All of which brings us back to my historic criticism of this failed regulatory approach that allows humongous corporate defendants to pay their way out of trouble but with little consequence beyond that cost. You think that in the UBS case there's much remorse? You think that a smaller brokerage firm would get the same treatment?
Making the Point(s)
In point #1 as quoted above from UBS's letter to the Division, UBS's outside counsel says that:
Furthermore, we note that the conduct occurred over five years ago, the personnel at the Settling Firm who were involved in the violations alleged in the Complaint are no longer employed by the Settling Firm, and the business unit in which the former employees were employed was closed by the Settling Firm in June 2008.
Wow - I mean, seriously, could it be any plainer?

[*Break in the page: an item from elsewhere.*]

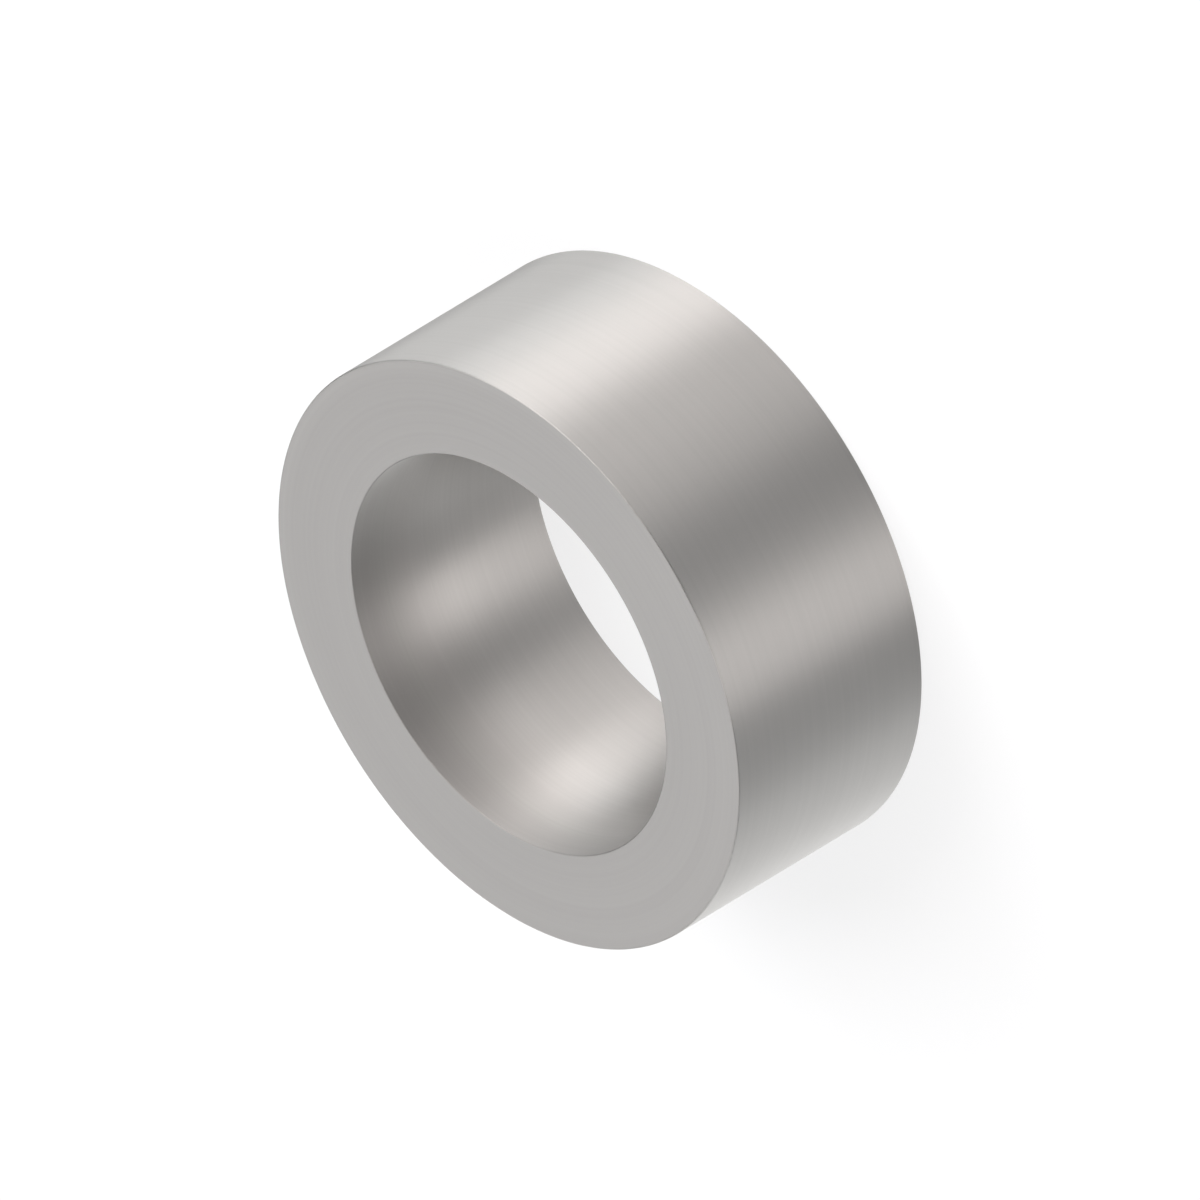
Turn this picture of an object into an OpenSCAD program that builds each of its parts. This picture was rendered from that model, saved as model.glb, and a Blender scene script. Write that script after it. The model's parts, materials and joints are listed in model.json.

This misconduct is in the past - not really an issue for us today. After we got caught, we sort of dumped those key employees involved - isn't that enough to get us off the hook? Oh, and another thing, the unit that was involved, well, you know, we closed it. So, fuggedabout all the antitrust bid rigging stuff. Can't we just call it all even and let us continue with our Reg. D and A offerings to our clients?
Perhaps in keeping with the theory that it's best to pile this stuff higher and deeper, UBS advances even more reasons why the SEC shouldn't punish it by denying the offering exemptions. UBS argues in point #2 that it cooperated with the SEC (oh my, shades of Bank of America's cooperation with DOJ) and actually paid the money that it had agreed to pay in order to settle the matter to begin with. I think the legal word for this is the Latin term chutzpah.
Further, UBS complains in points #3 and #4 that not giving it a fast-track for Reg. A and D deals would hurt - it would be a very severe punishment. Dare I say even more harmful than the millions of settlement dollars? Did any of you regulators note that?